Doch ist sich die Band immer so einig wie in diesem Punkt? Auf Tour sitzen sie ewig aufeinander, streiten sie sich da nicht immer wieder über den selben Kleinkram?" "Jeder hat seine Macken", aber so wirklich stört das Mieze nicht. Es gebe Momente, an denen sie einfach ihre Ruhe haben möchte. Im Tourbus setze sie sich dann vor den Videorecorder, um "so zu gucken": Mieze zeichnet mit den Händen einen Kanal, Scheuklappen zu einem imaginären Fernseher. "Das merken die anderen dann schon. Oder ich lege mich in meine Koje und lese. Da habe ich auch meine Ruhe."

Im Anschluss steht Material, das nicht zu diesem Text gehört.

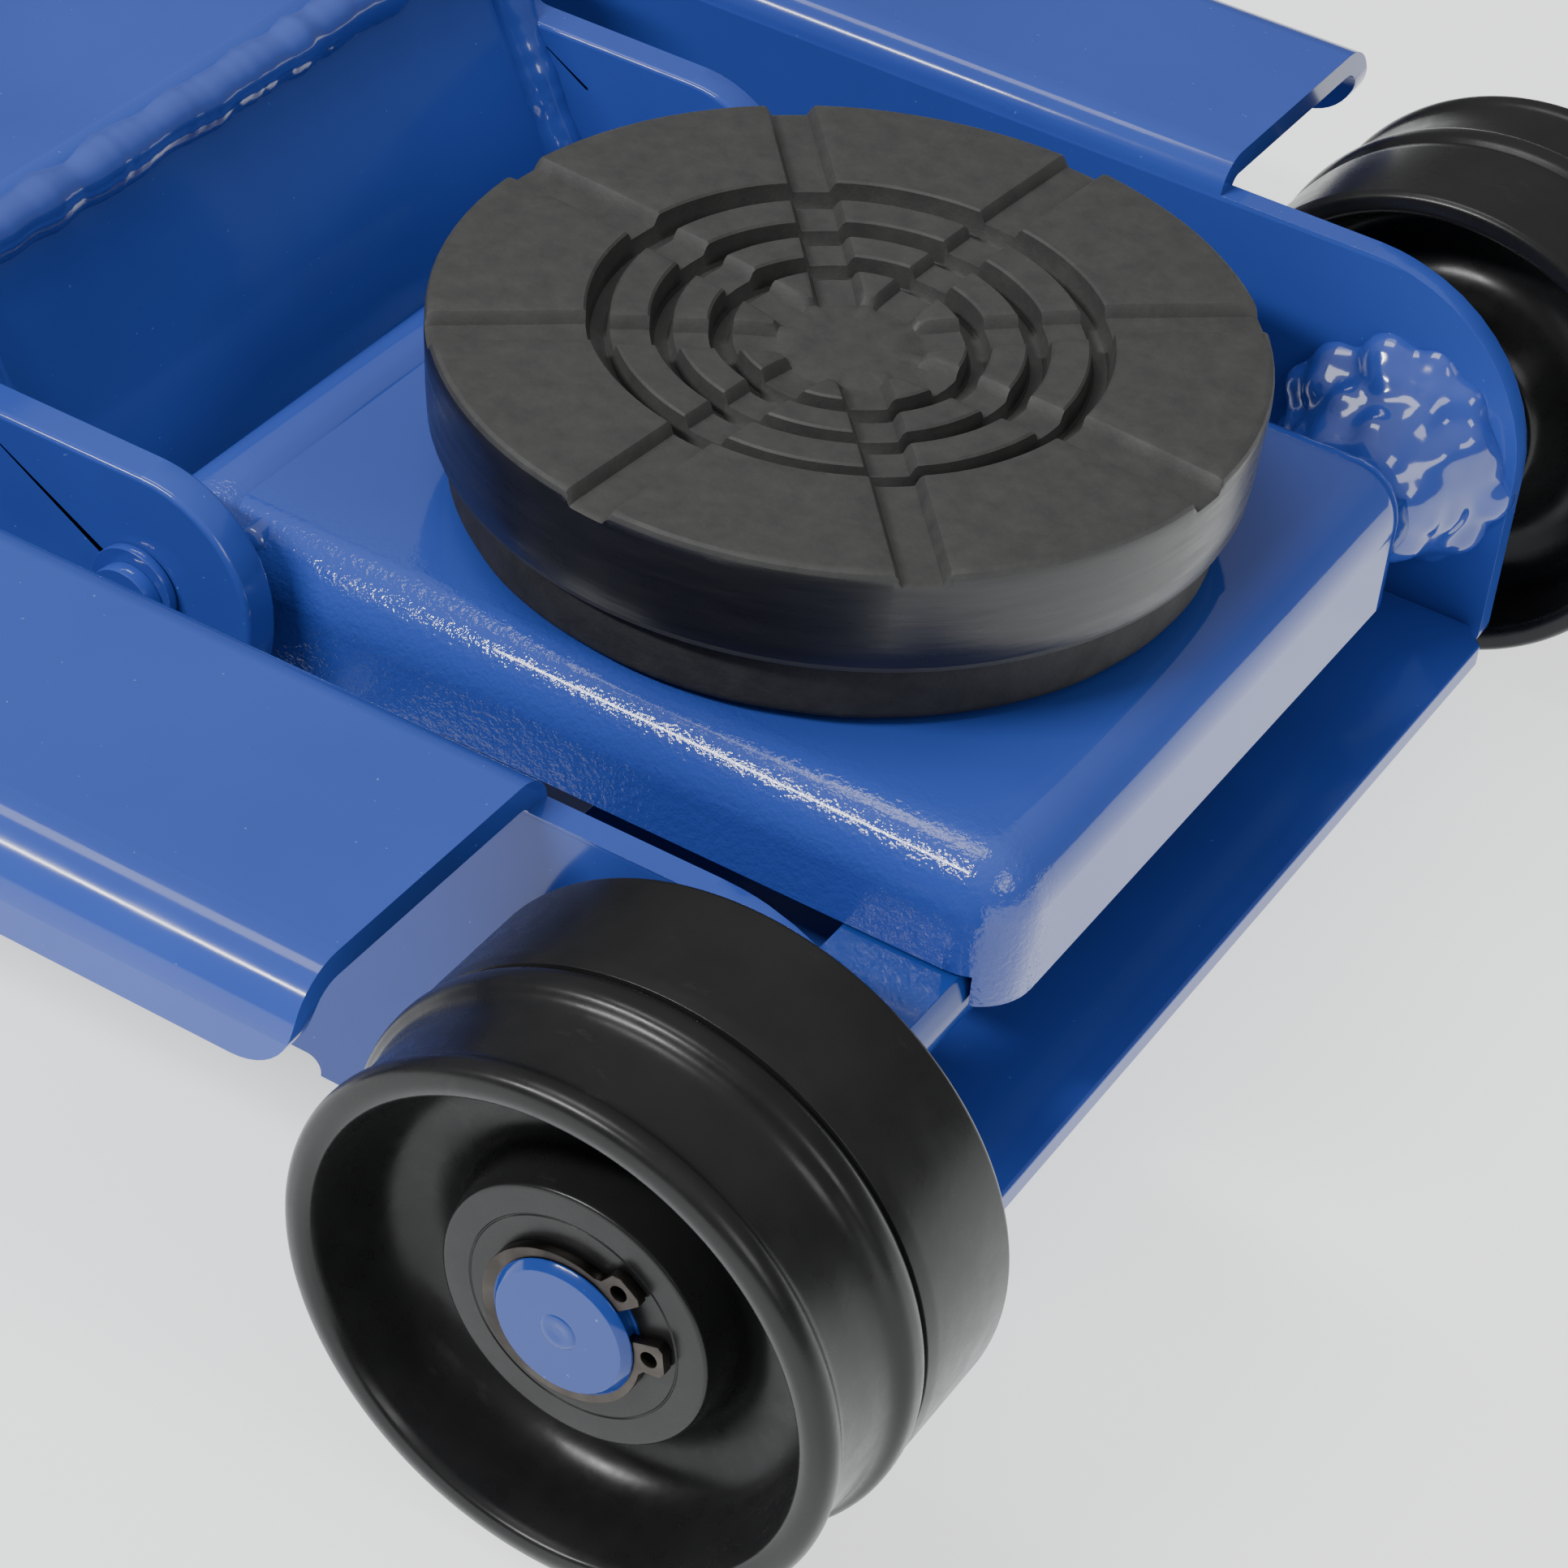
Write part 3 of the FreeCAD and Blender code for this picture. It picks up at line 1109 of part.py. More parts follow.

Im neuen Jahr geht es für die Mias weiter auf Tour. Doch die richtig große Herausforderung folgt später: Dann gehen sie nach Japan. "Wir machen das wieder mit dem Goethe-Institut, mit dem wir ja auch schon in Russland waren." Auf diese neue Erfahrung freut sich das Power-Mädchen riesig.
Nach dem Interview werden auch wir von Mieze freundschaftlich und ein wenig überdreht verabschiedet. Kurz vor Beginn des Konzertes kaufen wir dem Button-Mann, der nun den Merchandise-Stand betreut, noch einen seiner handgefertigten Anstecker ab. Das ham' sie sich verdient!